"Our voices echo, magnifying your arrival. New statue.
In a drafty museum, your nakedness shadows our safety. We stand round blankly as walls"
What would she write in this circumstance? What I write is this...
We wait for you to die in a house of human museums. We sit, we stand, we stare, we ignore.
Discretely remove ourselves for the routine of feeding, cleaning and medicating. Or stay, forcing observation; fascinated by the crushed tablets in chocolate mousse spooned into an eager mouth, toothless as a baby birds and just as insistent.
We listen to the dozen familiar stories on high rotation. The dogs that died, the time that Adam was flying to Adelaide and Susie demanded to go too. And she did. The time Nan stood in front of Jeff and demanded that he thump her instead of her grandchildren. And how Greggy used to come home after a night at the pub and devour the stew his mother had left on the stove. And the questions about the sociopathic son and the 'where did we go wrongs'. And the songs of praise about how lucky he is to have such a family around him. And the courting days down at Brighton Beach where he and Dotty first made love and where the ashes are to be scattered.

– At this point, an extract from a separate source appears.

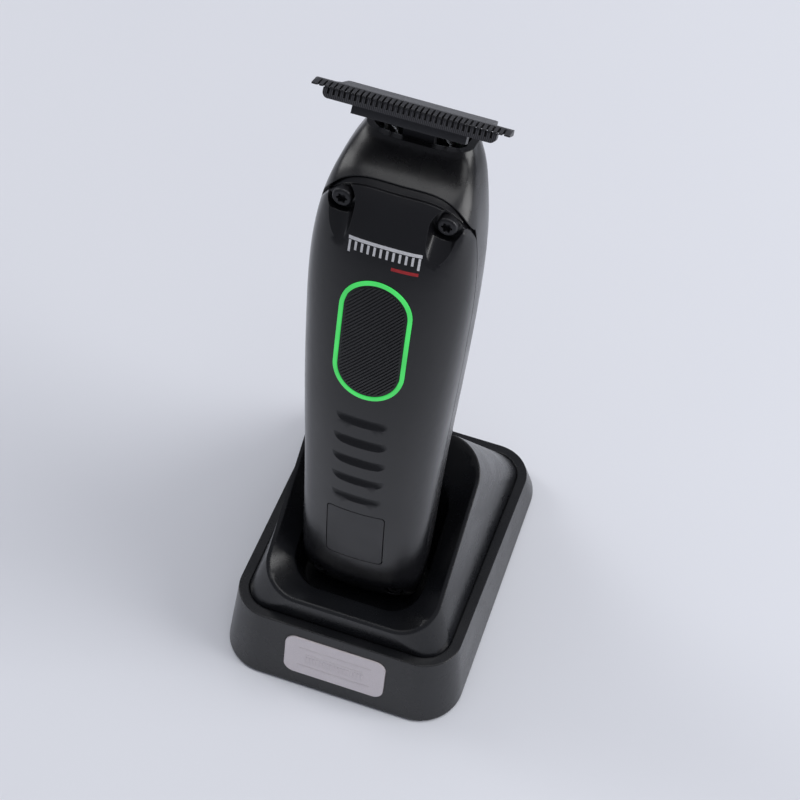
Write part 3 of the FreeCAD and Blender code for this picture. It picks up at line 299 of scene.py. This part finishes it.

I ask if he's afraid to die. "No, I can't wait" he says.
But according to the British clairvoyant that Number 3 son consulted earlier this year, his wife isn't quite ready yet for him to join her.
So, we wait.
We've fallen into a routine and there's less urgency now.
We get impatient with the 'carers' who won't move him out of his bed and into a chair because he's on palliative care, and we express outrage about quality of life.
He capitulates. Waiting for death makes him more passive. So he sits in his bed with his clogged lungs and his sore arse, hovering between sleep and anxiety, anticipating the next liquidised meal. He drinks thickened orange cordial, pronouncing each spoonful delicious. "One more, one more".
We watch the footy and we read stories, we take photos and post them on Facebook with captions.
We listen. We wait. The oxygen hisses rhythmically in the corner behind the bed. We show him pictures from our recent trip and he says "bugger me, who'd a thought you'd go all the way to Canada!"
"You two better stick together like shit on a blanket!" |
He tells a story. There's one about how Alf Mooney taught him to drive in a Ford car with a dicky seat and we google some pictures to show him. He says the car we found is a bit too flash and "Alf Mooney was just a working man you know". He reminisces about blokes who were as low as a snake's belly, and winters that were colder than a witch's tit. He wishes he could think clearly and give us business advice. "Girls, you gotta tell 'em. In God we trust, all others pay cash"".
The sun's blazing down outside and it's only 5pm, but it's dinner time and the trolleys of mush come round. The day draws to an end and by half past 6 the medication takes effect and the visitors leave; the lights get dim.
We take great gulps of air. We survived another day to wait until Max dies.